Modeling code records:
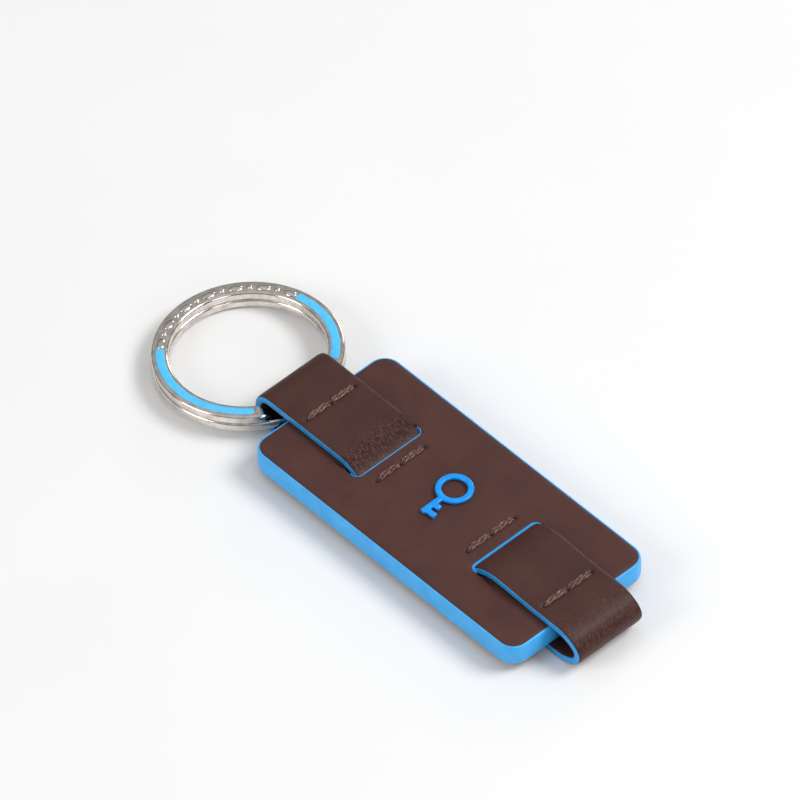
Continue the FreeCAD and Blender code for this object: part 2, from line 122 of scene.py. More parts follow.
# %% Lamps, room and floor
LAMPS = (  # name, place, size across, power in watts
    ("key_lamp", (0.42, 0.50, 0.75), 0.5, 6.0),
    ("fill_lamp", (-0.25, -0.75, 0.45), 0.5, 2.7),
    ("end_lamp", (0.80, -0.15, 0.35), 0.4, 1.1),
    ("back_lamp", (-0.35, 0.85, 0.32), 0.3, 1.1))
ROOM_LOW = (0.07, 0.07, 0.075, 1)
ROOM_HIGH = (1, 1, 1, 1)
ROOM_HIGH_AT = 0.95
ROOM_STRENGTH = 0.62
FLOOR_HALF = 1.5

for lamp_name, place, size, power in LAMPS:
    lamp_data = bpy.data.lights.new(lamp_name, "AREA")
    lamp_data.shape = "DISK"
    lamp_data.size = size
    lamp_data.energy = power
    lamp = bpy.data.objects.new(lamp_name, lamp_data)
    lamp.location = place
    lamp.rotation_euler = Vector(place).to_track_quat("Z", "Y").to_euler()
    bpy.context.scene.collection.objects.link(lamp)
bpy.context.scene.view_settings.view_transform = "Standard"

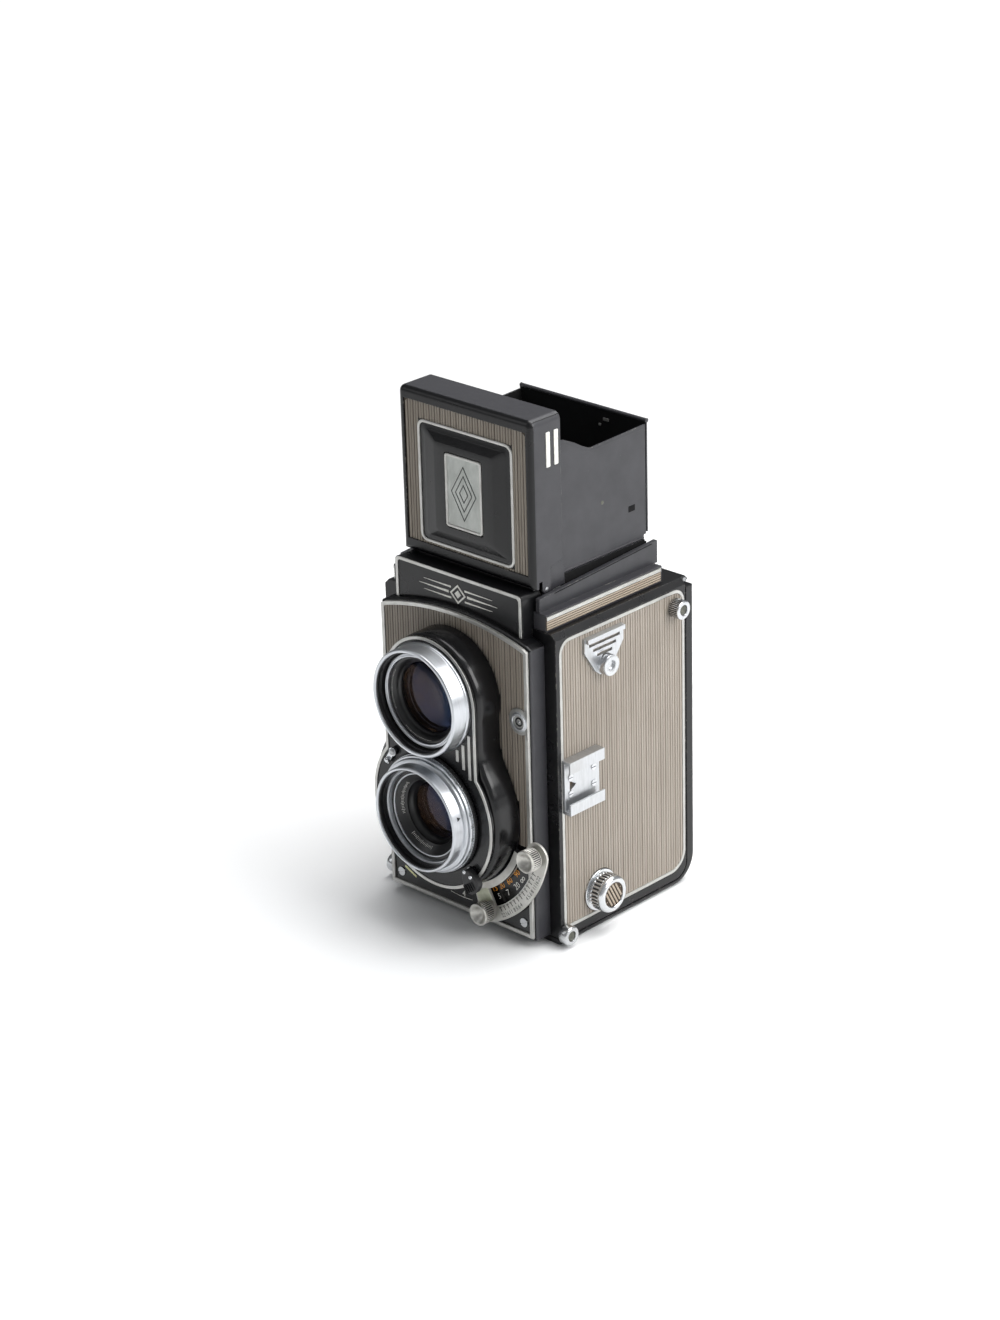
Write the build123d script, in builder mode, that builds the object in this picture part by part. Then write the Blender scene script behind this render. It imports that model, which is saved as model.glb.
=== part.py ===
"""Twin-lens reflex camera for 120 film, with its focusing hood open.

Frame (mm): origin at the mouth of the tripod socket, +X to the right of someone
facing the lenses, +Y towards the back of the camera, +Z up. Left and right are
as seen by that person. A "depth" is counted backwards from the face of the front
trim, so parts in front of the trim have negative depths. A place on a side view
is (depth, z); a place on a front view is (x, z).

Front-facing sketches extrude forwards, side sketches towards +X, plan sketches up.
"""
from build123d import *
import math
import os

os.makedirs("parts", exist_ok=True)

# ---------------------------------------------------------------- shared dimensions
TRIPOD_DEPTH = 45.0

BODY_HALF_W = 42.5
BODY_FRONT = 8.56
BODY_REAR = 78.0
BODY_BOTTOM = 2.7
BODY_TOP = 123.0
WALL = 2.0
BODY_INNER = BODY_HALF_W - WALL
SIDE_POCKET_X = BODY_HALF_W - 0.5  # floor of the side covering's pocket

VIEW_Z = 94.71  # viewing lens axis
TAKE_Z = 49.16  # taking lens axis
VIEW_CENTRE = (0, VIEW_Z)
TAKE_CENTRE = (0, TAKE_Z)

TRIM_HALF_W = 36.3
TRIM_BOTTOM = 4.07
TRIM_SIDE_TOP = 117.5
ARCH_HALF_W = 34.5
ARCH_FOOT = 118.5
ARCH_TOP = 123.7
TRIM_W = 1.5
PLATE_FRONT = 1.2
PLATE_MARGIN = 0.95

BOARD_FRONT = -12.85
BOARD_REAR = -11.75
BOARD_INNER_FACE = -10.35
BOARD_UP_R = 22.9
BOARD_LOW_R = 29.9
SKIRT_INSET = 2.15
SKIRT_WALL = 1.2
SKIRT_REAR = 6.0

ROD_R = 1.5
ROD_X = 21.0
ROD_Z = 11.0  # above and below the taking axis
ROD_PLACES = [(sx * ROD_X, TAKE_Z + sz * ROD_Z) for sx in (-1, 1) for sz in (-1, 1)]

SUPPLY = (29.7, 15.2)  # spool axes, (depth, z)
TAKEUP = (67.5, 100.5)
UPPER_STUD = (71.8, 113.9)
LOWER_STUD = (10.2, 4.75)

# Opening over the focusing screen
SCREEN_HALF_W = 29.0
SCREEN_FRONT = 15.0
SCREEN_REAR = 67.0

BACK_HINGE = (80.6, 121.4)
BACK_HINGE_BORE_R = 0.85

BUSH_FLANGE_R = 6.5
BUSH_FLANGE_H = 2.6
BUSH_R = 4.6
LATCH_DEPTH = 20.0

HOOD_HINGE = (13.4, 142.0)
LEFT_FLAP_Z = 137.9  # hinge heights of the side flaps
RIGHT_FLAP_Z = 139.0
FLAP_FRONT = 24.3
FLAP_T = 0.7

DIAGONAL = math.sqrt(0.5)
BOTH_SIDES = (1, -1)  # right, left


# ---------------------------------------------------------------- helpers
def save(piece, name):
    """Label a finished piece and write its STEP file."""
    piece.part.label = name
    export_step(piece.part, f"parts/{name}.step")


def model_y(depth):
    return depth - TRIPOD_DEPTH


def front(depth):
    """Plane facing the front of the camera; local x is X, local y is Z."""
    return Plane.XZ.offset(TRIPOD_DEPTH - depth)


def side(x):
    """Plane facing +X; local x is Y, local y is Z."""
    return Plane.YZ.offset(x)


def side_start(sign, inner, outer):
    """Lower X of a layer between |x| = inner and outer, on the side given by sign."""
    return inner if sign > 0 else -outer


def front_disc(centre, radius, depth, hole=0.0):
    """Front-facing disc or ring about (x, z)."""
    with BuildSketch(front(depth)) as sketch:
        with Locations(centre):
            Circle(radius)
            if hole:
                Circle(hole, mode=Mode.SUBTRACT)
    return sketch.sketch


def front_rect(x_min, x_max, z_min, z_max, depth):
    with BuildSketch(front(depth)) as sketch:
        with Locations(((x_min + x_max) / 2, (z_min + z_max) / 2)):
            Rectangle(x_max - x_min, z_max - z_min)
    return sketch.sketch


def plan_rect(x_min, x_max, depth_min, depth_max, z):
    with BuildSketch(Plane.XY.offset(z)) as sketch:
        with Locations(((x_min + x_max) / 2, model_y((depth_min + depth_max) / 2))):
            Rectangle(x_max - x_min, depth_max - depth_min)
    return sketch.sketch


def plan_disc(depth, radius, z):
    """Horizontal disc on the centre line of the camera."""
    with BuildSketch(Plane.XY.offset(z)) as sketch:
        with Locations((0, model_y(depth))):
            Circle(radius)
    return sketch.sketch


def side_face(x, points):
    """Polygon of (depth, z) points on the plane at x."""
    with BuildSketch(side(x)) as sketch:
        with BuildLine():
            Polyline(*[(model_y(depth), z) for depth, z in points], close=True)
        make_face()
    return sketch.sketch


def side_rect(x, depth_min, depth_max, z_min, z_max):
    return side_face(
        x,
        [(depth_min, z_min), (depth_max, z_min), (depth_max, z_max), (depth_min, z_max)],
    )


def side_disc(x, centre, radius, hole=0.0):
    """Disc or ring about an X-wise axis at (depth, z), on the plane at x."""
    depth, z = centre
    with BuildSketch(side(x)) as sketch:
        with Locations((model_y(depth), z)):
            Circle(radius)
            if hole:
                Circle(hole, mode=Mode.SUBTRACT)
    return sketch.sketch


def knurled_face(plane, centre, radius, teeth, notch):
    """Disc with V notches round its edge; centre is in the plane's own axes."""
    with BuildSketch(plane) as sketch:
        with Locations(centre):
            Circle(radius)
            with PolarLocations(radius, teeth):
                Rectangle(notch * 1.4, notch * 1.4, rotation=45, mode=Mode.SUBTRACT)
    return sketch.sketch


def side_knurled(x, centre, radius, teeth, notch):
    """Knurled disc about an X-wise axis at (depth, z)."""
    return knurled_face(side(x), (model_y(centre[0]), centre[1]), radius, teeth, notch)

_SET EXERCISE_
From the opening line of the data above, please print each line as written up to and including the line that contains "Write the build123d", and nothing more.

_RESULT FOR THIS TASK_
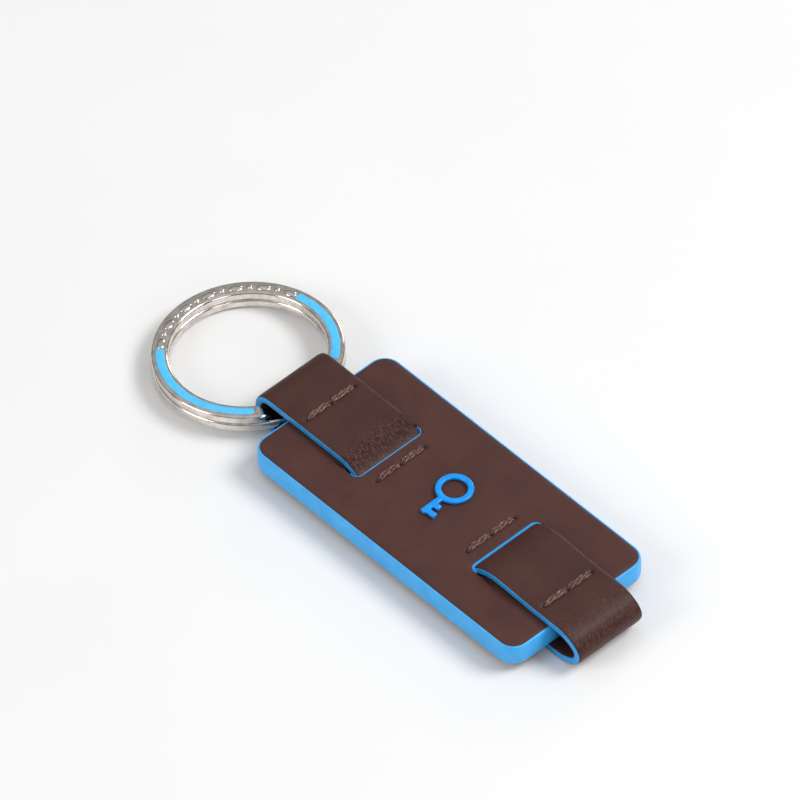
Continue the FreeCAD and Blender code for this object: part 2, from line 122 of scene.py. More parts follow.
# %% Lamps, room and floor
LAMPS = (  # name, place, size across, power in watts
    ("key_lamp", (0.42, 0.50, 0.75), 0.5, 6.0),
    ("fill_lamp", (-0.25, -0.75, 0.45), 0.5, 2.7),
    ("end_lamp", (0.80, -0.15, 0.35), 0.4, 1.1),
    ("back_lamp", (-0.35, 0.85, 0.32), 0.3, 1.1))
ROOM_LOW = (0.07, 0.07, 0.075, 1)
ROOM_HIGH = (1, 1, 1, 1)
ROOM_HIGH_AT = 0.95
ROOM_STRENGTH = 0.62
FLOOR_HALF = 1.5

for lamp_name, place, size, power in LAMPS:
    lamp_data = bpy.data.lights.new(lamp_name, "AREA")
    lamp_data.shape = "DISK"
    lamp_data.size = size
    lamp_data.energy = power
    lamp = bpy.data.objects.new(lamp_name, lamp_data)
    lamp.location = place
    lamp.rotation_euler = Vector(place).to_track_quat("Z", "Y").to_euler()
    bpy.context.scene.collection.objects.link(lamp)
bpy.context.scene.view_settings.view_transform = "Standard"

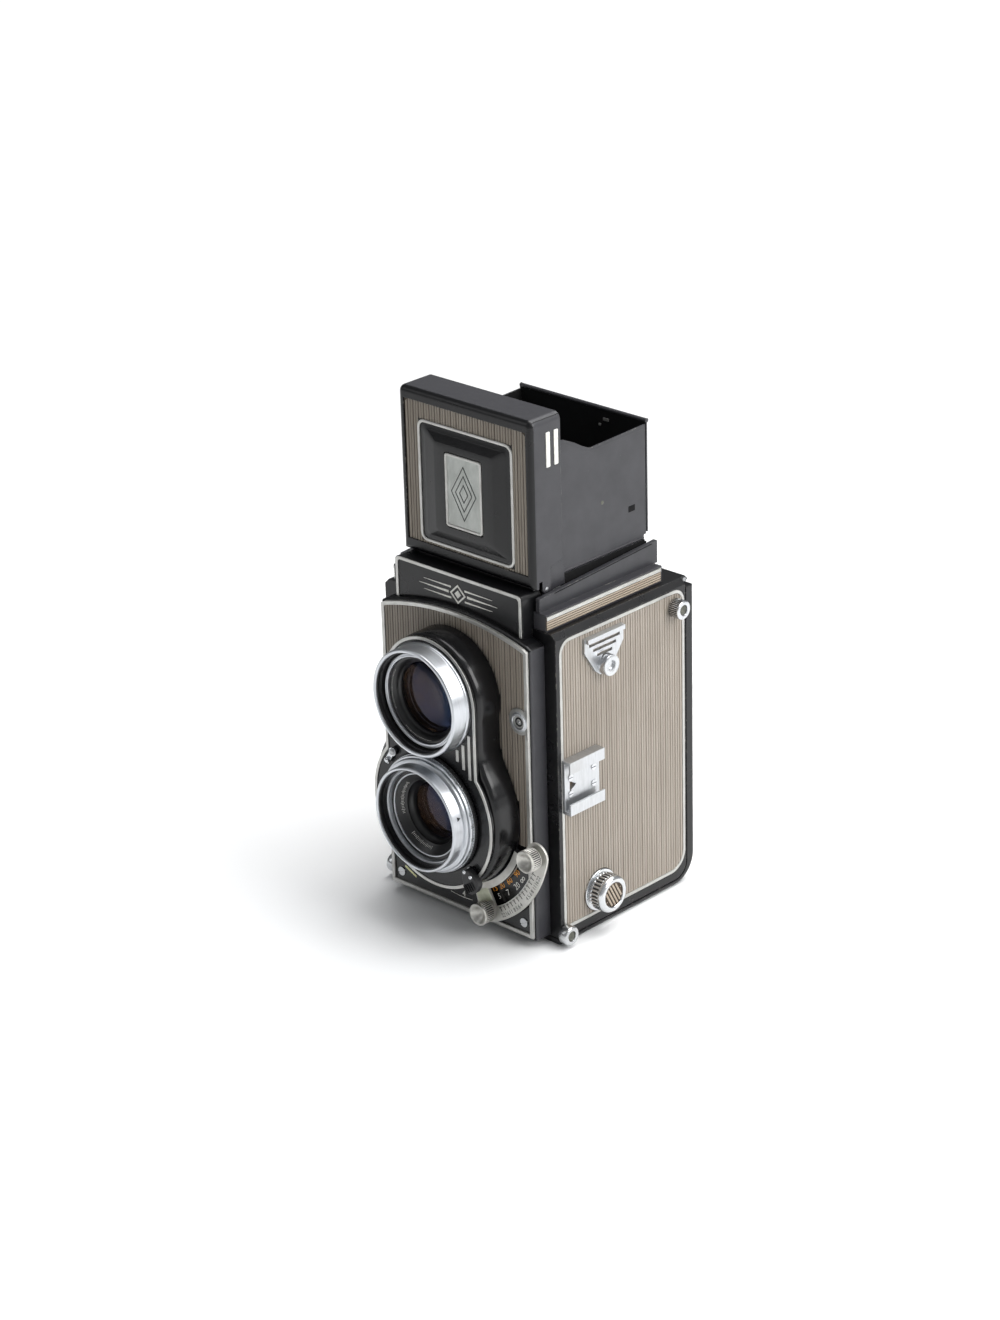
Write the build123d script, in builder mode, that builds the object in this picture part by part. Then write the Blender scene script behind this render. It imports that model, which is saved as model.glb.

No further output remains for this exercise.